You know how Carl Sagan said we’re made of space dust on Cosmos? He wasn’t just dreamily stargazing.

 

Sagan meant it literally when he said, “The cosmos is within us. We’re made of star stuff.” Cosmic dust doesn’t just float around in microgravity, but gets blown everywhere in space, and now Phys.org has illuminated a new study in the journal Astrobiology that supports the idea of us and all the other life-forms on Earth being made out of star stuff.

“Floating in the Earth’s atmosphere are a variety of particles containing the telltale signs of Earth’s organic story, including microbial life and life essential molecules,” the study says. Just take a moment to process that.

Hypervelocity space dust bombards our planet every day. It swirls in the atmosphere, constantly transferring energy, disrupting and even altering light particles and molecules with at least some of the components of life. Gravitational escape is the vice versa to that. Atoms and molecules hanging out above Earth’s stratosphere are not subject to the drag and heating that get in the way at lower elevations and can blast out into space if moving at escape velocity, or the lowest velocity that makes it possible to evade gravity.

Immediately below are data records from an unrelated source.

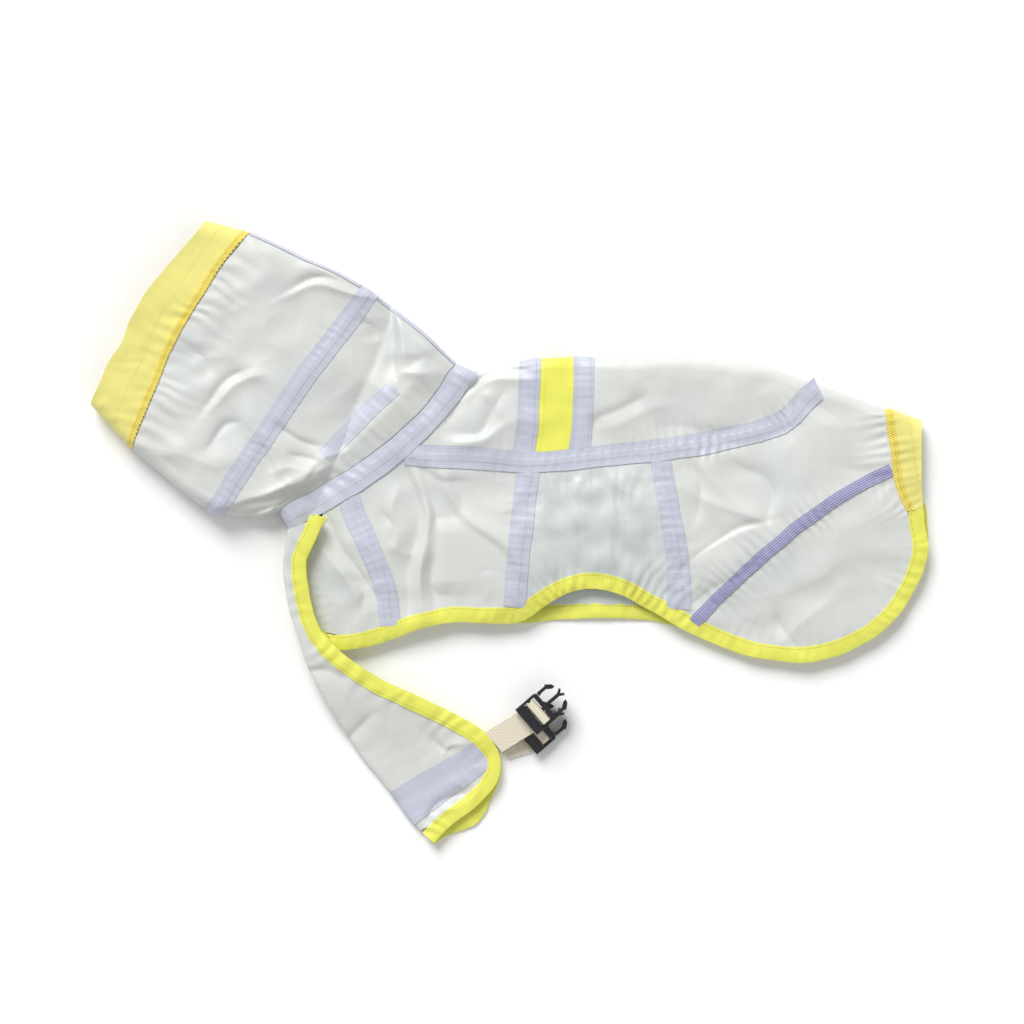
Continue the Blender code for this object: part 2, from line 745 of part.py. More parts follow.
def make_side_panels():
    """Shoulder, front side, flank and rump panels with their tapes, near and far."""
    for side, hem, height in (("near", NEAR_HEM, near_height), ("far", FAR_HEM, far_height)):
        cloth = hem.inset(BINDING_WIDTH + HEM_GAP, 160)
        bottom_corner = corner_share(cloth)
        shoulder_hem = cloth.share_at_x(SHOULDER_HEM_X, bottom_corner)
        flank_front = cloth.share_at_x(FLANK_FRONT_HEM_X, bottom_corner)
        flank_rear = cloth.share_at_x(FLANK_REAR_HEM_X, bottom_corner)
        neck_shoulder = NECK_LINE.share_at_x(SHOULDER_NECK_X)
        neck_arm = NECK_LINE.share_at_x(ARM_NECK_X)
        side_f = SIDE_SEAM.share_at_x(FLANK_FRONT_TOP_X)
        side_r = SIDE_SEAM.share_at_x(FLANK_REAR_TOP_X)

        top = NECK_LINE.points(neck_arm, neck_shoulder, 3)
        shoulder = [top[-1]] + SHOULDER_BEND + [cloth.at(shoulder_hem)]
        look = LOOKS["cloth"]
        patch(
            f"shoulder_panel_{side}",
            top,
            cloth.points(bottom_corner, shoulder_hem, 3),
            [top[0]] + cloth.points(0.0, bottom_corner, 6),
            shoulder,
            height,
            look,
            rows=7,
        )
        seam_foot = cloth.at(flank_front)
        front_seam = [SIDE_SEAM.at(side_f), seam_foot]
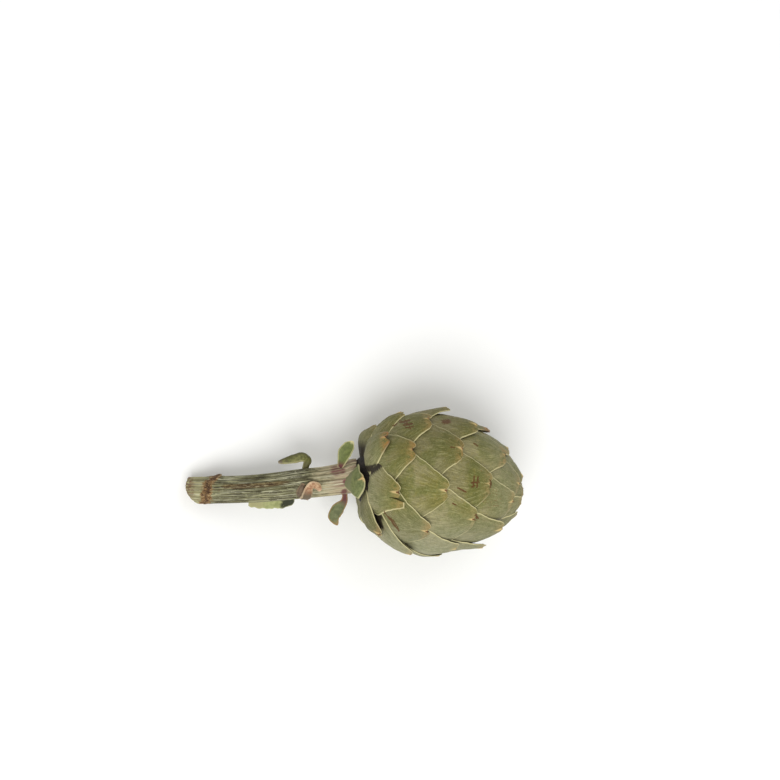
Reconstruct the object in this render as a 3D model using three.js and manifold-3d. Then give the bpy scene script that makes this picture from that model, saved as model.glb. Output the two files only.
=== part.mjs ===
// A globe artichoke as picked, lying on its side: a head of overlapping bracts, and a cut, ribbed stem with
// the small bracts and leaf remains that grow on it. Millimetres, +Z up. The stem runs along -X from the
// head, and the origin is on the surface that the plant lies on, under the middle of it.
import * as THREE from "three";
import { mergeVertices } from "three/addons/utils/BufferGeometryUtils.js";
import Module from "manifold-3d";

const wasm = await Module();
wasm.setup();

// How far everything below moves to bring its middle over the origin.
const CENTRING = new THREE.Vector3(0.63, 1.2, 0);

// The neck is where the stem meets the head. The head's axis points from there to its tip.
const NECK = new THREE.Vector3(-2.2, 2.8, 35.8);
const HEAD_PITCH = 8; // degrees, tip up
const HEAD_YAW = 6; // degrees, towards -Y
const NECK_GAP = 0.3; // between the stem and the head, each its own solid

// The head's outer form: two half ovals of revolution that meet at its widest place.
const HEAD_LENGTH = 102.6;
const HEAD_RADIUS = 45.2;
const WIDEST_AT = 44.4; // from the neck
const BASE_REACH = 48; // half length of the oval on the stem's side
const TIP_POWER = 1.55; // under 2 gives a pointed tip

// The bracts follow one spiral, numbered from the base to the tip.
const FIRST_BRACT = -10;
const LAST_BRACT = 44;
const STEM_BRACT = -8; // this one grew lower down, on the neck of the stem
const SPIRAL_STEP = -131.8; // degrees from one bract to the next
const SPIRAL_START = 10.5; // degrees from the top, of bract 0
const TIP_START = 36.8; // along the head's outline from the neck, of bract 0's tip
const TIP_STEP = 2.54;
const CROWDED_FROM = 28; // from here on the tips crowd together towards the head's own tip
const CROWDING = 0.89;

// One bract.
const BRACT_LENGTH = 46;
const BRACT_HALF_WIDTH = 22;
const TIP_HALF_WIDTH = 4.9;
const NEAR_SPREAD = 0.6; // how fast half the width grows from the tip, beside the nearly level neighbour
const FAR_SPREAD = 0.97; // and beside the neighbour whose tip is well ahead
const SHINGLE_SLOPE = 0.125; // how far a bract sinks under its neighbours for each millimetre from its tip
const TIP_ROLL = 1.1; // how far the tip curls down onto what lies under it
const NEAR_ROLL = 0.2; // and the edge over the neighbour whose tip is nearly level
const FAR_ROLL = 1.5; // and the other edge
const BASE_BULGE = 3.2; // how far along the head a bract takes to swell out to the head's full radius
const CORE_DEPTH = 5.6;
const LOOSE_LENGTH = 20; // the stretch of a bract that can stand off the head
const LOOSE_THICKNESS = 1.5;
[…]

Any larger particles that may contain microorganisms or at least fingerprints of our planet’s biology usually require a one-two punch to accelerate to escape velocity. Some force has to kick them into the upper atmosphere before space dust particles collide with them and send them flying into the unknown.

 

 

So what does all this really mean for us and any hypothetical alien life out there?

 

With so much space dust whirling in, our planet could suddenly be colonized by micro-aliens, or microbial Earthlings could be crawling on some other planet light-years away—in theory. The reality is much more complex. Space dust doesn’t exactly offer luxury travel accommodations. Think killer radiation, temperatures far below freezing, and exposure to the vacuum of space. Tardigrades and some other nearly indestructible microoganisms can survive these extremes. They can hide out in grains of rock as they travel to other worlds via cosmic dust storm.

 

"It has been shown in previous studies that bacteria can endure such stress," Queenie Chan, who led another study that unearthed hydrocarbons and amino acids in meteorites that had crashed to Earth, told Phys.org. "But they have to be protected within volatile-rich bodies, or rocks of a few centimeters which can offer a shielding effect."

 

This is kind of a big deal because it’s the first time scientists have ever found abundant extraterrestrial organic matter associated with liquid water, which could reveal where and how these compounds emerged from space and even the origins of life. The salt crystals in the meteorites Chan and her team found can be a haven for many organic compounds when an asteroid still has plenty of water ice. The scientists revealed carbon and amino acids through a method called—wait for it—ultra-performance liquid chromatography fluorescence detection and quadrupole time-of-flight hybrid mass spectrometry.

 

Findings like this can lead us to the origin of the meteorites, which likely escaped from somewhere around Jupiter, whose moon Europa may be hiding more organic compounds in its icy crust and subterranean oceans.

 

Could everything in our cells have originated from distant galaxies? No one knows for sure yet, but we do know Carl Sagan continues to blow minds.